In this case, the evidence did not show Carnival had actual notice that the chair was dangerous. There was no evidence of substantially similar incidents involving wooden cabin chairs. The daily inspection policy for the cruise line required stewards to report damaged furniture to a floor supervisor, and the supervisor was then responsible for documenting and addressing the issue. The lack of any such report noting structural damage to Tesoriero’s cabin chair—or any wooden cabin chair for that matter —indicated the chair was not in a condition that invited corrective measures.

There also was a discussion in the case of the doctrine of “res ipsa loquitur”.

Tesoriero argued even if  she could not show Carnival had notice of the chair’s dangerous condition, the cruise line could still be held liable under the “res ipsa” doctrine because it eliminated the usual notice requirement. “Res ipsa loquitur” (Latin for “the thing speaks for itself”) is an evidentiary doctrine that permits a trier of fact to infer a defendant’s negligence from unexplained circumstances. For the doctrine to apply, the plaintiff needs to show that:

(1) the injured party was without fault,

(2) the instrumentality causing the injury was under the exclusive control of the defendant, and

(3) the mishap is of a type that ordinarily does not occur in the absence of negligence.

However, for a plaintiff to rely on “res ipsa loquitur” to show a breach of duty, they still bear the burden of proving such a duty existed in the first place. And because notice is an integral part of duty, a passenger who relies on “res ipsa loquitur” still bears the burden of showing that the cruise line had notice.

As it applied in this case, Carnival’s duty was to protect Tesoriero from dangerous conditions that it was aware of or should have been aware of. But, as noted above, the defect in the chair was not known and was apparently hidden. Because “res ipsa loquitur” had no effect on the Court’s duty analysis, Tesoriero’s failure to prove Carnival had notice could not be cured by her reliance on “res ipsa loquitur”.

In sum, the Court concluded that Tesoriero did not establish that Carnival had actual or constructive notice that the chair was dangerous. This was fatal to her case and her failure to establish the duty element of her negligence claim could not be cured by her invocation of the “res ipsa loquitur” doctrine.
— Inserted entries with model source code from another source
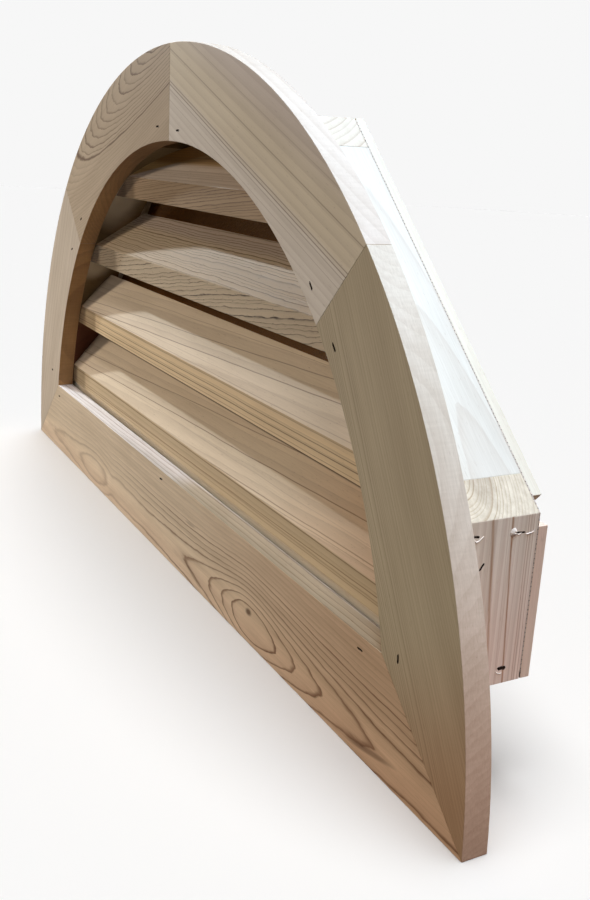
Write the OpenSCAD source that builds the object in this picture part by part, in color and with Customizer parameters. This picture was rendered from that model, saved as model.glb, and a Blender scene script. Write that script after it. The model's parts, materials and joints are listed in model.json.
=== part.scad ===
// Half-round gable vent in bare pine: arched flat trim, straight-sided frame box,
// curved stops, four sloping louvers, insect screen and back battens.
// +X is right when facing the front, +Y runs into the wall, +Z is up.
// The reference point lies on the flat back of the trim, in the middle of the bottom flange.

/* [Trim] */

// Radius of the arched outer edge
outer_r = 500; // [300:5:900]

// How far the centre of the outer arc lies below the bottom edge
outer_drop = 16; // [0:1:60]

// Radius of the arched opening
inner_r = 411.5; // [220:0.5:800]

// How far the centre of the opening's arc lies below the bottom edge
inner_drop = 10; // [0:1:60]

// Height of the bottom board
board_w = 88; // [50:1:180]

// Thickness of the trim boards
trim_t = 19; // [9:0.5:40]

// Angle of the joint between the lower and upper arch boards
joint_a = 46; // [30:1:60]

/* [Frame box] */

// Distance from each lower corner of the opening out to the inside of the post
post_gap = 24.3; // [5:0.1:80]

// Distance from the opening's arc to the inside of the sloped boards
slope_gap = 16.8; // [3:0.1:60]

// Distance from the crown of the opening up to the underside of the top board
top_gap = 1.5; // [0.5:0.5:40]

// Pitch of the sloped boards
slope_a = 42.75; // [34:0.25:50]

// How far the bottom frame board starts below the top of the bottom trim board
sill_lap = 12; // [0:1:40]

// Thickness of the bottom frame board
sill_t = 18; // [10:0.5:40]

// Gap between the back of the trim and the bottom frame board
sill_gap = 4; // [0:0.5:15]

// Thickness of the other frame boards
frame_t = 21; // [12:0.5:45]

// Depth of the frame box behind the trim
depth = 59; // [45:1:160]

/* [Curved stops] */

// Depth of the curved stops behind the trim
stop_d = 40; // [20:1:120]

// Distance from the centre line at which the upper stops end
stop_end = 70; // [40:1:150]

/* [Louvers] */

// Clearance between the lowest louver and the bottom frame board
louver_lift = 0.4; // [0:0.1:20]

// Distance from the crown of the opening down to the lower front edge of the highest louver
louver_crown = 59; // [35:0.5:100]

// Height of the plumb front edge of a louver
louver_nose = 22.5; // [10:0.5:50]

// Angle of the louvers from the horizontal
louver_a = 55; // [30:1:66]

// Horizontal run of a louver's upper face
louver_run = 30; // [15:0.5:80]

// Extra cut at the back corners of the third louver
louver_relief = 35; // [0:1:60]

/* [Screen and battens] */

// Thickness of the insect screen
screen_t = 0.8; // [0.5:0.1:3]

// Thickness of the back battens
batten_t = 7.4; // [4:0.2:15]

// Width of the back battens
batten_w = 30; // [15:1:60]

// How far the sloped battens stop short of the post corner
batten_short = 12; // [0:1:40]

// How far the side battens stop below the post corner
batten_low = 9; // [0:1:40]

/* [Hidden] */

// Number of louvers, one node each
louvers = 4;

// Half the width of the trim at its bottom edge
outer_x = sqrt(outer_r * outer_r - outer_drop * outer_drop);

// Half the width of the opening along the top of the bottom board
inner_x = sqrt(inner_r * inner_r - (board_w + inner_drop) * (board_w + inner_drop));

// Underside and top of the bottom frame board, as heights above the bottom edge of the trim
sill_z = board_w - sill_lap;
sill_top = sill_z + sill_t;

// Height of the reference point above the bottom edge of the trim
datum_h = sill_z / 2;

// Inside and outside faces of the posts
post_in_x = inner_x + post_gap;
post_x = post_in_x + frame_t;

// Slope of the sloped boards and the height their outer faces would reach at the centre line
slope_m = tan(slope_a);
slope_c = (inner_r + slope_gap + frame_t) / cos(slope_a) - inner_drop;

// Vertical thickness of a sloped board
slope_v = frame_t / cos(slope_a);

// Heights at which the outside and inside corners of a post meet the sloped board
post_z = slope_c - slope_m * post_x;
bevel_z = slope_c - slope_m * post_in_x;
corner_z = bevel_z - slope_v;

// Underside and upper face of the top board, and half its width at each
top_in_z = inner_r - inner_drop + top_gap;
top_z = top_in_z + frame_t;
top_in_x = (slope_c - top_in_z) / slope_m;
top_x = (slope_c - top_z) / slope_m;

// Louver dimensions that follow from its angle
louver_m = tan(louver_a);
louver_t = louver_nose * cos(louver_a);

// Height of the lower front edge of the lowest louver, and from one louver to the next
louver_z = sill_top + louver_lift;
louver_pitch = (inner_r - inner_drop - louver_crown - louver_z) / (louvers - 1);

// Depths of the screen and of the battens
screen_y = depth;
batten_y = depth + screen_t;
back_y = batten_y + batten_t;

// Directions along and across the sloped boards
sl_x = cos(slope_a);
sl_z = sin(slope_a);

// Half length of the boards before they are cut to shape
reach = outer_r + 60;

// Smoothness of the round edges
round_fn = 240;

// Extrudes an outline drawn in X and Z from depth y0 to depth y1.
module slab(y0, y1) {
  translate([0, y1, -datum_h])
    rotate([90, 0, 0])
      linear_extrude(y1 - y0)
        children();
}

// Disc of radius r about a centre at height cz, from depth y0 to depth y1.
module disc(r, cz, y0, y1) {
  translate([0, y1, cz - datum_h])
    rotate([90, 0, 0])
      cylinder(r = r, h = y1 - y0, $fn = round_fn);
}

// Outline points on a ray from the centre of the outer arc.
function ray(r, a) = [r * cos(a), r * sin(a) - outer_drop];

// Flat ring between the two arcs of the trim.
module ring() {
  difference() {
    disc(outer_r, -outer_drop, -trim_t, 0);
    disc(inner_r, -inner_drop, -trim_t - 1, 1);
  }
}

// Arch board from the corner mitre to the side joint, on the right.
module arch_lower() {
  intersection() {
    ring();
    slab(-trim_t - 1, 1)
      polygon([[inner_x - 0.6 * (outer_x - inner_x), board_w + 0.6 * board_w], [outer_x, 0], [reach + 60, 0],
               ray(1.3 * outer_r, joint_a / 2), ray(1.3 * outer_r, joint_a), ray(0.6 * inner_r, joint_a)]);
  }
}

// Arch board from the side joint to the crown, on the right.
module arch_upper() {
  intersection() {
    ring();
    slab(-trim_t - 1, 1)
      polygon([ray(0.6 * inner_r, joint_a), ray(1.3 * outer_r, joint_a), ray(1.4 * outer_r, (joint_a + 90) / 2),
               [0, 1.4 * outer_r], [0, 0.6 * inner_r]]);
  }
}

module trim_bottom() {
  color([0.76, 0.66, 0.53])
    slab(-trim_t, 0)
      polygon([[-outer_x, 0], [outer_x, 0], [inner_x, board_w], [-inner_x, board_w]]);
}

module trim_left_lower() {
  color([0.78, 0.69, 0.56])
    mirror([1, 0, 0])
      arch_lower();
}

module trim_left_upper() {
  color([0.8, 0.71, 0.57])
    mirror([1, 0, 0])
      arch_upper();
}

module trim_right_upper() {
  color([0.79, 0.7, 0.56])
    arch_upper();
}

module trim_right_lower() {
  color([0.72, 0.63, 0.5])
    arch_lower();
}

module frame_sill() {
  color([0.82, 0.73, 0.6])
    translate([-post_in_x, sill_gap, sill_z - datum_h])
      cube([2 * post_in_x, depth - sill_gap, sill_t]);
}

// Post with its top end bevelled in line with the sloped board, on the right.
module post() {
  slab(0, depth)
    polygon([[post_in_x, sill_z], [post_x, sill_z], [post_x, post_z], [post_in_x, bevel_z]]);
}

module frame_post_left() {
  color([0.83, 0.74, 0.62])
    mirror([1, 0, 0])
      post();
}

module frame_post_right() {
  color([0.83, 0.74, 0.62])
    post();
}

// Sloped board between the post and the underside of the top board, on the right.
module slope() {
  slab(0, depth)
    polygon([[post_in_x, corner_z], [post_in_x, bevel_z], [top_in_x, top_in_z],
             [top_in_x - frame_t / sin(slope_a), top_in_z]]);
}

module frame_slope_left() {
  color([0.86, 0.78, 0.66])
    mirror([1, 0, 0])
      slope();
}

module frame_slope_right() {
  color([0.86, 0.78, 0.66])
    slope();
}

module frame_top() {
  color([0.85, 0.77, 0.65])
    slab(0, depth)
      polygon([[-top_in_x, top_in_z], [top_in_x, top_in_z], [top_x, top_z], [-top_x, top_z]]);
}

// Space inside the frame boards on the right of the centre line, around the curved opening.
module stop_blank() {
  difference() {
    slab(0, stop_d)
      polygon([[stop_end, sill_top], [post_in_x, sill_top], [post_in_x, corner_z],
               [top_in_x - frame_t / sin(slope_a), top_in_z], [stop_end, top_in_z]]);
    disc(inner_r, -inner_drop, -1, stop_d + 1);
  }
}

// Curved stop from the bottom frame board to the side joint, on the right.
module stop_lower() {
  intersection() {
    stop_blank();
    slab(-1, stop_d + 1)
      polygon([[0, sill_z], [reach + 60, sill_z], ray(1.4 * outer_r, joint_a), ray(0.3 * inner_r, joint_a)]);
  }
}

// Curved stop from the side joint to its thin end near the crown, on the right.
module stop_upper() {
  intersection() {
    stop_blank();
    slab(-1, stop_d + 1)
      polygon([ray(0.3 * inner_r, joint_a), ray(1.4 * outer_r, joint_a), [0, 1.4 * outer_r]]);
  }
}

module stop_left_lower() {
  color([0.74, 0.64, 0.5])
    mirror([1, 0, 0])
      stop_lower();
}

module stop_left_upper() {
  color([0.74, 0.64, 0.5])
    mirror([1, 0, 0])
      stop_upper();
}

module stop_right_upper() {
  color([0.74, 0.64, 0.5])
    stop_upper();
}

module stop_right_lower() {
  color([0.74, 0.64, 0.5])
    stop_lower();
}

// Full-length louver board with its lower front edge at height z, plumb in front and square behind.
module board(z) {
  translate([-reach, 0, z - datum_h])
    rotate([90, 0, 90])
      linear_extrude(2 * reach)
        polygon([[0, 0], [0, louver_nose], [louver_run, louver_nose + louver_run * louver_m],
                 [louver_run + louver_t * sin(louver_a),
                  louver_nose + louver_run * louver_m - louver_t * cos(louver_a)]]);
}

// Louver scribed to the curved opening; n counts from the bottom.
module louver(n) {
  z = louver_z + (n - 1) * louver_pitch;
  intersection() {
    board(z);
    disc(inner_r, -inner_drop, -1, depth);
  }
}

// Half space that cuts a louver's right end along the plane through three of its corners.
module end_cut(z) {
  z1 = z + louver_nose;
  z2 = z1 + louver_run * louver_m;
  x0 = sqrt(inner_r * inner_r - (z + inner_drop) * (z + inner_drop));
  x1 = sqrt(inner_r * inner_r - (z1 + inner_drop) * (z1 + inner_drop));
  x2 = sqrt(inner_r * inner_r - (z2 + inner_drop) * (z2 + inner_drop)) - louver_relief;
  kz = (x0 - x1) / louver_nose;
  ky = (x1 - x2 - kz * (z2 - z1)) / louver_run;
  translate([x1, 0, z1 - datum_h])
    rotate([0, -asin(kz / sqrt(1 + ky * ky + kz * kz)), atan2(ky, 1)])
      translate([-2 * reach, -reach, -reach])
        cube(2 * reach);
}

module louver_1() {
  color([0.87, 0.78, 0.64])
    louver(1);
}

module louver_2() {
  color([0.87, 0.78, 0.64])
    louver(2);
}

module louver_3() {
  color([0.78, 0.69, 0.56])
    intersection() {
      board(louver_z + 2 * louver_pitch);
      end_cut(louver_z + 2 * louver_pitch);
      mirror([1, 0, 0])
        end_cut(louver_z + 2 * louver_pitch);
    }
}

module louver_4() {
  color([0.76, 0.67, 0.54])
    louver(4);
}

module screen() {
  color([0.45, 0.46, 0.47])
    slab(screen_y, batten_y)
      polygon([[-post_in_x - 8, sill_z + 10], [post_in_x + 8, sill_z + 10], [post_in_x + 8, post_z],
               [top_in_x - 4, top_z - 10], [4 - top_in_x, top_z - 10], [-post_in_x - 8, post_z]]);
}

module batten_bottom() {
  color([0.84, 0.75, 0.62])
    slab(batten_y, back_y)
      polygon([[batten_w - post_x, sill_z], [post_x - batten_w, sill_z],
               [post_x - batten_w, sill_z + batten_w], [batten_w - post_x, sill_z + batten_w]]);
}

// Batten along the back edge of a post, on the right.
module batten_side() {
  slab(batten_y, back_y)
    polygon([[post_x - batten_w, sill_z], [post_x, sill_z], [post_x, post_z - batten_low],
             [post_x - batten_w, post_z - batten_low]]);
}

module batten_left() {
  color([0.82, 0.72, 0.62])
    mirror([1, 0, 0])
      batten_side();
}

module batten_right() {
  color([0.82, 0.72, 0.62])
    batten_side();
}

// Batten along the back edge of a sloped board, on the right: square at its lower end,
// with its corner cut level where it rests on the side batten.
module batten_slope() {
  intersection() {
    slab(batten_y, back_y)
      polygon([[post_x - batten_short * sl_x, post_z + batten_short * sl_z],
               [top_x, top_z],
               [top_x - batten_w * tan(slope_a / 2), top_z - batten_w],
               [post_x - batten_short * sl_x - batten_w * sl_z, post_z + batten_short * sl_z - batten_w * sl_x]]);
    slab(batten_y - 1, back_y + 1)
      polygon([[0, post_z - batten_low], [reach, post_z - batten_low], [reach, top_z + 1], [0, top_z + 1]]);
  }
}

module batten_slope_left() {
  color([0.88, 0.8, 0.69])
    mirror([1, 0, 0])
      batten_slope();
}

module batten_slope_right() {
  color([0.88, 0.8, 0.69])
    batten_slope();
}

module batten_top() {
  color([0.87, 0.79, 0.68])
    slab(batten_y, back_y)
      polygon([[-top_x, top_z], [top_x, top_z], [top_x - batten_w * tan(slope_a / 2), top_z - batten_w],
               [batten_w * tan(slope_a / 2) - top_x, top_z - batten_w]]);
}

trim_bottom();
trim_left_lower();
trim_left_upper();
trim_right_upper();
trim_right_lower();
frame_sill();
frame_post_left();
frame_post_right();
frame_slope_left();
frame_slope_right();
frame_top();
stop_left_lower();
stop_left_upper();
stop_right_upper();
stop_right_lower();
louver_1();
louver_2();
louver_3();
louver_4();
screen();
batten_bottom();
batten_left();
batten_right();
batten_slope_left();
batten_slope_right();
batten_top();
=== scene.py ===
"""Looks of a half-round gable vent in bare pine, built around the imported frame."""
import json
import math
from types import SimpleNamespace

import bmesh
import bpy
from mathutils import Matrix, Vector

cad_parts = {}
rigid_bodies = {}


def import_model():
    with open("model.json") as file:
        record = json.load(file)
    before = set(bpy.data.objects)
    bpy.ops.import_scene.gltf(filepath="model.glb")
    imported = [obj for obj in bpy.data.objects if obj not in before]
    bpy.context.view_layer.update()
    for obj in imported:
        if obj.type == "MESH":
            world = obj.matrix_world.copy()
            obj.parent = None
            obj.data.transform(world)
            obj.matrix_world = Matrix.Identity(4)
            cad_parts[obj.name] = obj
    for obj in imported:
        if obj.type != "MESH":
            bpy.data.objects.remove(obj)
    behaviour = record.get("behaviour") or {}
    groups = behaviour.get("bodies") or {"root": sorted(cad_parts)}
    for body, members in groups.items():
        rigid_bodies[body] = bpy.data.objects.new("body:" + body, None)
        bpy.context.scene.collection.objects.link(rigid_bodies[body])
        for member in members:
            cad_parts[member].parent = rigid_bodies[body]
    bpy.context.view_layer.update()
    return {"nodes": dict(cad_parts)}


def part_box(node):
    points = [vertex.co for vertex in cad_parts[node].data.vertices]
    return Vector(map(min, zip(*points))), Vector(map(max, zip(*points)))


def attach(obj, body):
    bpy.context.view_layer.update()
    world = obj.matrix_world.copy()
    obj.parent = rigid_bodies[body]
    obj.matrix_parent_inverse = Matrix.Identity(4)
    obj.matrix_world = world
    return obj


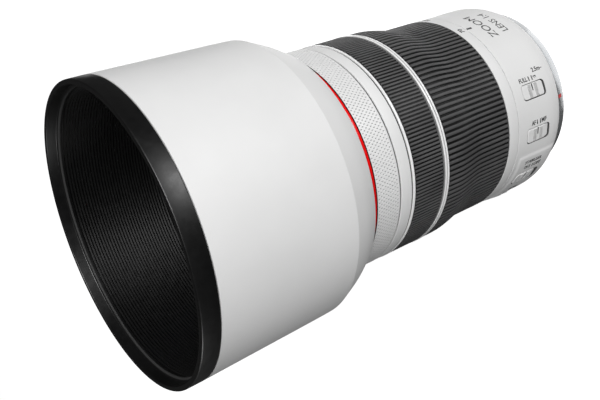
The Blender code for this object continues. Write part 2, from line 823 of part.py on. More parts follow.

[NOTE: The chair was removed from the cabin and replaced. Ultimately, it could not be located and was not available to the plaintiff. She also sought in this case to have the Court invoke a negative presumption (“adverse inference sanction”) to be applied to Carnival to save her case. The Court concluded however there was no bad faith in the disposal of the chair and it did not rise to a level of bad faith to create a presumption of liability.]